## The request
Within the data that follows, set down exactly the lines from the one containing "Reconstruct the object" through the one containing "SEAT_INSET = 5.0", both ends included.

+++++

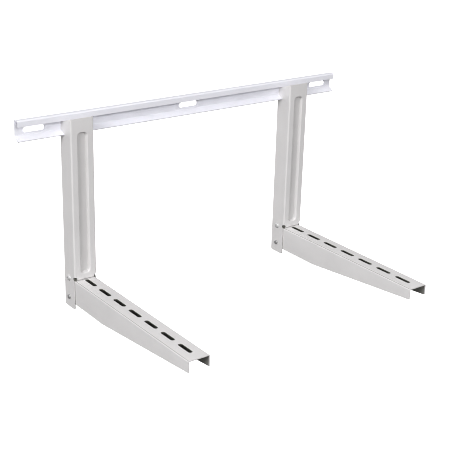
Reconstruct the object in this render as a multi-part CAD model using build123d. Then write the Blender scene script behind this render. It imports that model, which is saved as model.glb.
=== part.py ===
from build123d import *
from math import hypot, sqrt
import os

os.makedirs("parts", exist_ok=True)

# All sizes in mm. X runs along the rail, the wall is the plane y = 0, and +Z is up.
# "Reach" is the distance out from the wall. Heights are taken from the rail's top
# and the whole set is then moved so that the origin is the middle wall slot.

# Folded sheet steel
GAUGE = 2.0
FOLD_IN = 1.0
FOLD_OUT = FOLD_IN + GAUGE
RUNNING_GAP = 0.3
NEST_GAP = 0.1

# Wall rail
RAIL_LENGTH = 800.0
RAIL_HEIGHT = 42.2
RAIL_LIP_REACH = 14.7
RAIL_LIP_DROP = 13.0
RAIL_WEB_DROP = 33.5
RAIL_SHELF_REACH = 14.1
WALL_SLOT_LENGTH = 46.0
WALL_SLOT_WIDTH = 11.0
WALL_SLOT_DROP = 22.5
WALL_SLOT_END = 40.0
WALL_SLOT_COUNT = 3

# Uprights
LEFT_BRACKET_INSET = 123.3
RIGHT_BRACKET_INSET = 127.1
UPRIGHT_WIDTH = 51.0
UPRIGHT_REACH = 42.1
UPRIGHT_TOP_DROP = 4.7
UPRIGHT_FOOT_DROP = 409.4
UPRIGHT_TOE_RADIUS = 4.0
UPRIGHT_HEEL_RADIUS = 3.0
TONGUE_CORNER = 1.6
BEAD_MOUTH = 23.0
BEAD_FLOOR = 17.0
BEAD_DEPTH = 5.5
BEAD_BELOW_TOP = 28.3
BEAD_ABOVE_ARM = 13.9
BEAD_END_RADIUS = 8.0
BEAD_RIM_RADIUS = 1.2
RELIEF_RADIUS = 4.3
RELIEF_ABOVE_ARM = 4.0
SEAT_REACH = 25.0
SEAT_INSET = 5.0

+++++

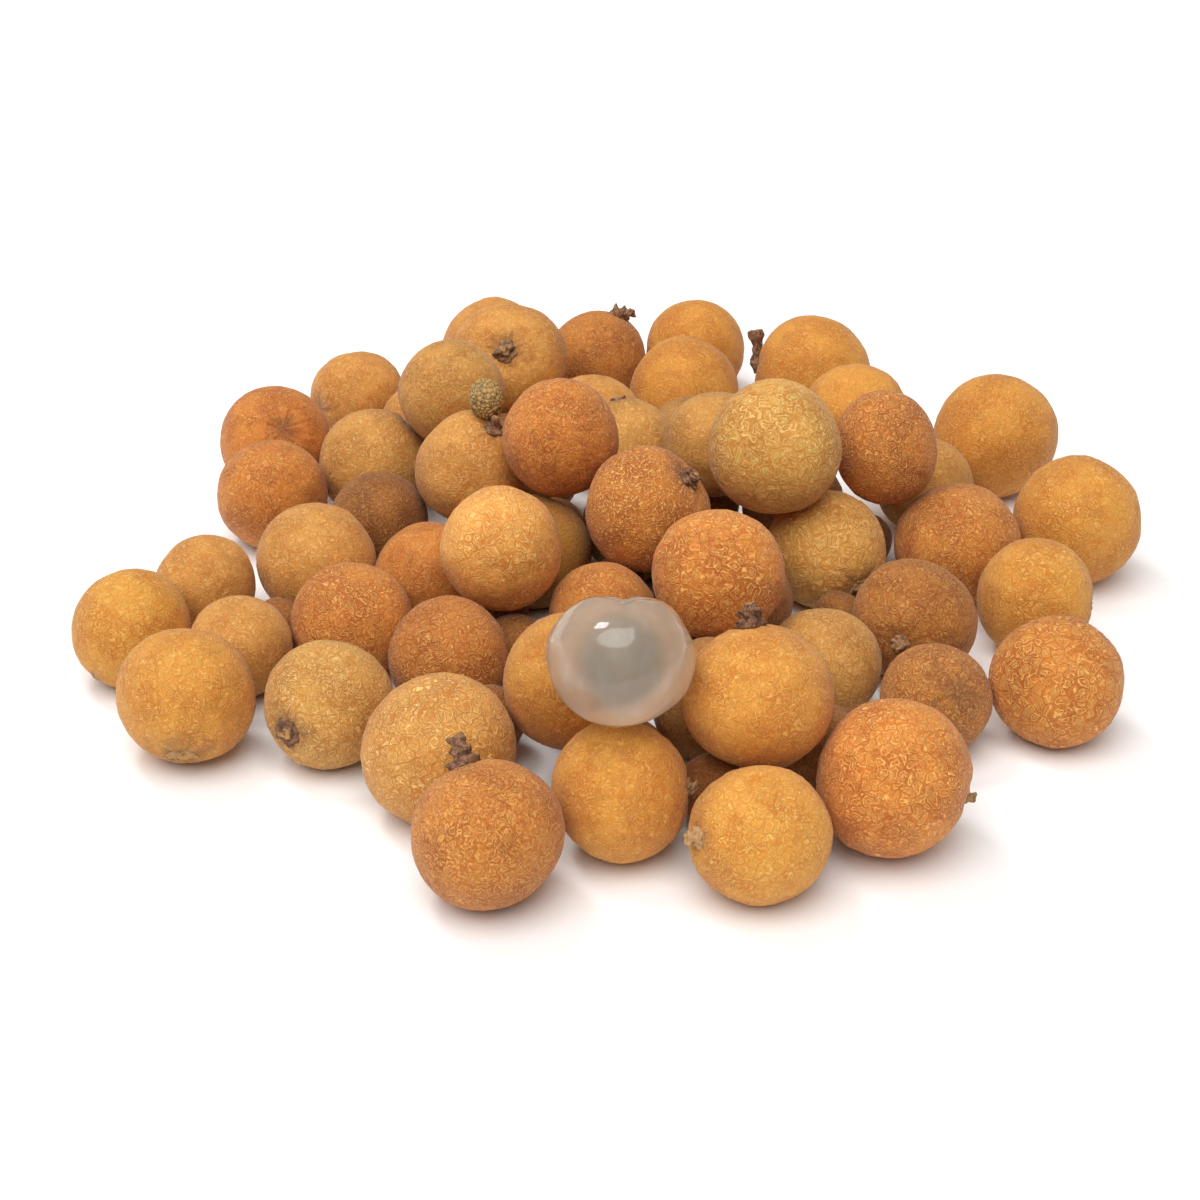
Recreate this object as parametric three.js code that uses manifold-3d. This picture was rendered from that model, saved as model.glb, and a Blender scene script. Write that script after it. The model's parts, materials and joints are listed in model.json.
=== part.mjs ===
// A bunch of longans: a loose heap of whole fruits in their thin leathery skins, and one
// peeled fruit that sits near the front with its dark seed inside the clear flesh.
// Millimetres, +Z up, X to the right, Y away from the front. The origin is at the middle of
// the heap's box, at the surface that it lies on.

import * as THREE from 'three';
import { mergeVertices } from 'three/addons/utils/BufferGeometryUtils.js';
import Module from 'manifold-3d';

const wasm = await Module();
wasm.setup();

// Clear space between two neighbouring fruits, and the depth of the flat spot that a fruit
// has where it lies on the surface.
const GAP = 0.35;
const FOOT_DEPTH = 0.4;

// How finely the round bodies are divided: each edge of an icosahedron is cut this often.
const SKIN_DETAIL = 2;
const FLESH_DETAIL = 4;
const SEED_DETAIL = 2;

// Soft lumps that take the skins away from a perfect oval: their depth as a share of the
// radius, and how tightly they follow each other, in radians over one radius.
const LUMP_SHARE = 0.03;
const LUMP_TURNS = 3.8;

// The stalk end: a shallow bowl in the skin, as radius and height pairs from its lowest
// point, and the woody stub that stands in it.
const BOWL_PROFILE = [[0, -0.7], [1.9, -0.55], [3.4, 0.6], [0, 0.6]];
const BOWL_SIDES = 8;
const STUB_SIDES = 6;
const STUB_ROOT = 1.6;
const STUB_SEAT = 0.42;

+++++

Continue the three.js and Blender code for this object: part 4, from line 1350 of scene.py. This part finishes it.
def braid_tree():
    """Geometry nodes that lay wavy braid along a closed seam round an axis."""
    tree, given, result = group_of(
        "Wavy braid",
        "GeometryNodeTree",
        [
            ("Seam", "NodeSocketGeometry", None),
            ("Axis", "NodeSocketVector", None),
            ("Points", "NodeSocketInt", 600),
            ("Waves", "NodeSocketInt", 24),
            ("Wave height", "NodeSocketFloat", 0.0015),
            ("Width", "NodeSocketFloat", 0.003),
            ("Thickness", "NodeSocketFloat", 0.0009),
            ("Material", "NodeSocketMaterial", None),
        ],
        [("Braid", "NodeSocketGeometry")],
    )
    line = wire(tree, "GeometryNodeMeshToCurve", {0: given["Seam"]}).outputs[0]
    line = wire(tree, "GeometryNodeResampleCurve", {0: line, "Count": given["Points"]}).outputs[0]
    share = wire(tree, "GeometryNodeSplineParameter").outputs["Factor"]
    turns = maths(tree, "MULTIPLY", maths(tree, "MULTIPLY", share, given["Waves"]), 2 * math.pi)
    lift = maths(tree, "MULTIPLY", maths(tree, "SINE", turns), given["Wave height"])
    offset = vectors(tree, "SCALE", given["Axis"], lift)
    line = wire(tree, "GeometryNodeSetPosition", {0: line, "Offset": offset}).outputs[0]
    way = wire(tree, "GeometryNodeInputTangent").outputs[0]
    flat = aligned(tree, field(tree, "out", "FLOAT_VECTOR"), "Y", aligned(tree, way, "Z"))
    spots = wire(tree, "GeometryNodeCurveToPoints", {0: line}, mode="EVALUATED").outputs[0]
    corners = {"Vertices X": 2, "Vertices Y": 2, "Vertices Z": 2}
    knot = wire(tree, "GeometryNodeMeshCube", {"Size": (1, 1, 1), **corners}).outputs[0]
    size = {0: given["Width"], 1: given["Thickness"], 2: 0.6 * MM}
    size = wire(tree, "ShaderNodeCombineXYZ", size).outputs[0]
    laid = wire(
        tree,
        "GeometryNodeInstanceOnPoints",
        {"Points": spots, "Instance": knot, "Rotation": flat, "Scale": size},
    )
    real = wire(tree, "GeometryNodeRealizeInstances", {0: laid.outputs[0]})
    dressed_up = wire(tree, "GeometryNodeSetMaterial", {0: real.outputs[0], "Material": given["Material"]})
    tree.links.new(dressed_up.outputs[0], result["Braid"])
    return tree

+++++

## Answer below
Reconstruct the object in this render as a multi-part CAD model using build123d. Then write the Blender scene script behind this render. It imports that model, which is saved as model.glb.
=== part.py ===
from build123d import *
from math import hypot, sqrt
import os

os.makedirs("parts", exist_ok=True)

# All sizes in mm. X runs along the rail, the wall is the plane y = 0, and +Z is up.
# "Reach" is the distance out from the wall. Heights are taken from the rail's top
# and the whole set is then moved so that the origin is the middle wall slot.

# Folded sheet steel
GAUGE = 2.0
FOLD_IN = 1.0
FOLD_OUT = FOLD_IN + GAUGE
RUNNING_GAP = 0.3
NEST_GAP = 0.1

# Wall rail
RAIL_LENGTH = 800.0
RAIL_HEIGHT = 42.2
RAIL_LIP_REACH = 14.7
RAIL_LIP_DROP = 13.0
RAIL_WEB_DROP = 33.5
RAIL_SHELF_REACH = 14.1
WALL_SLOT_LENGTH = 46.0
WALL_SLOT_WIDTH = 11.0
WALL_SLOT_DROP = 22.5
WALL_SLOT_END = 40.0
WALL_SLOT_COUNT = 3

# Uprights
LEFT_BRACKET_INSET = 123.3
RIGHT_BRACKET_INSET = 127.1
UPRIGHT_WIDTH = 51.0
UPRIGHT_REACH = 42.1
UPRIGHT_TOP_DROP = 4.7
UPRIGHT_FOOT_DROP = 409.4
UPRIGHT_TOE_RADIUS = 4.0
UPRIGHT_HEEL_RADIUS = 3.0
TONGUE_CORNER = 1.6
BEAD_MOUTH = 23.0
BEAD_FLOOR = 17.0
BEAD_DEPTH = 5.5
BEAD_BELOW_TOP = 28.3
BEAD_ABOVE_ARM = 13.9
BEAD_END_RADIUS = 8.0
BEAD_RIM_RADIUS = 1.2
RELIEF_RADIUS = 4.3
RELIEF_ABOVE_ARM = 4.0
SEAT_REACH = 25.0
SEAT_INSET = 5.0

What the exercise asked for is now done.